イギリスの片田舎にある架空の小さな村。名前のとおり一面を緑に囲まれている自然豊かな土地。市街地の住人たちは日中はふつうに暮らしているが、それぞれ奇妙な性質や秘密を抱えている。豊かな四季を持つおだやかな気候の中、個性的な住人たちはのどかに生活している。

その他キーワード

月まつり (つきまつり)

『グリーンゲイト・シリーズ』に登場する風習。グリーンゲイトに伝わる愛の告白法。
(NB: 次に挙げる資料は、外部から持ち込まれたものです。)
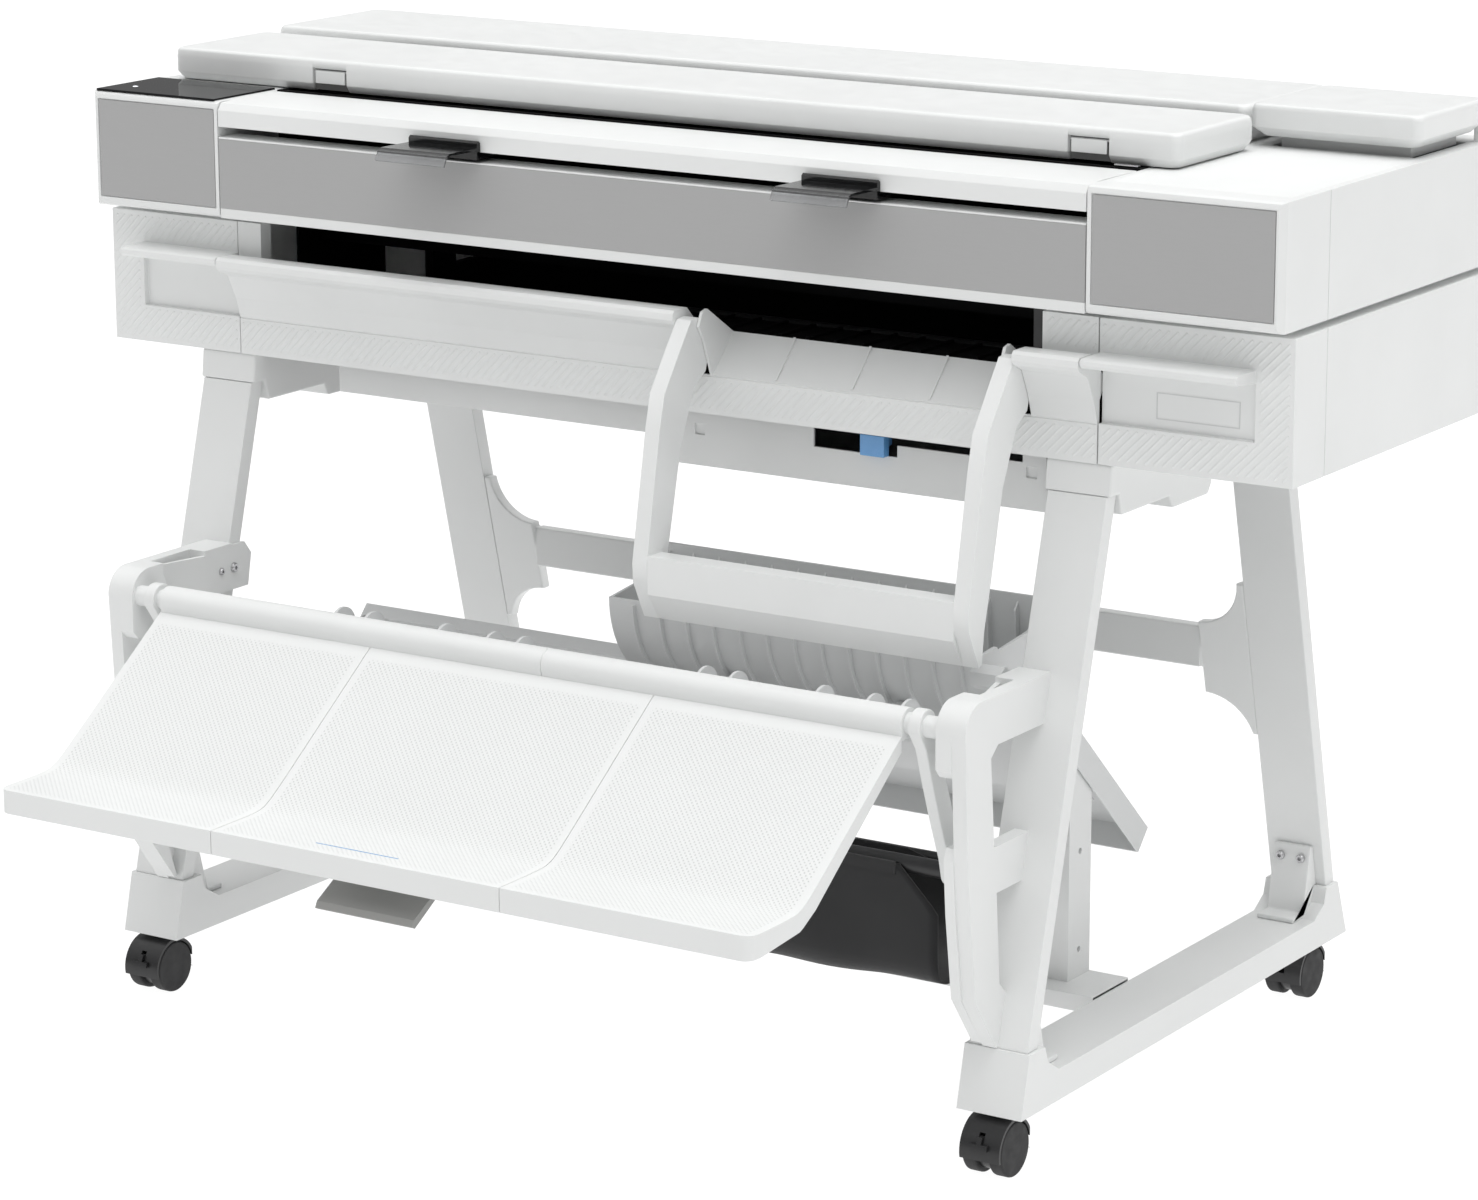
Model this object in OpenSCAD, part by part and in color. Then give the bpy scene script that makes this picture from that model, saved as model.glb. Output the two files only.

年に一度、新月の夜に男性たちは愛する女性の住む家の窓辺にたたずみ、愛の告白のかわりに「人に言えない自分の奇妙な癖」を告白する。求愛を受け入れる場合は、女性も自分の奇妙な秘密を告白するという決まりになっている。学校で一番人気の女子メアリー・ルウは、男子から告白されまくっているので、クラスの男子全員の秘密を握っていることになる。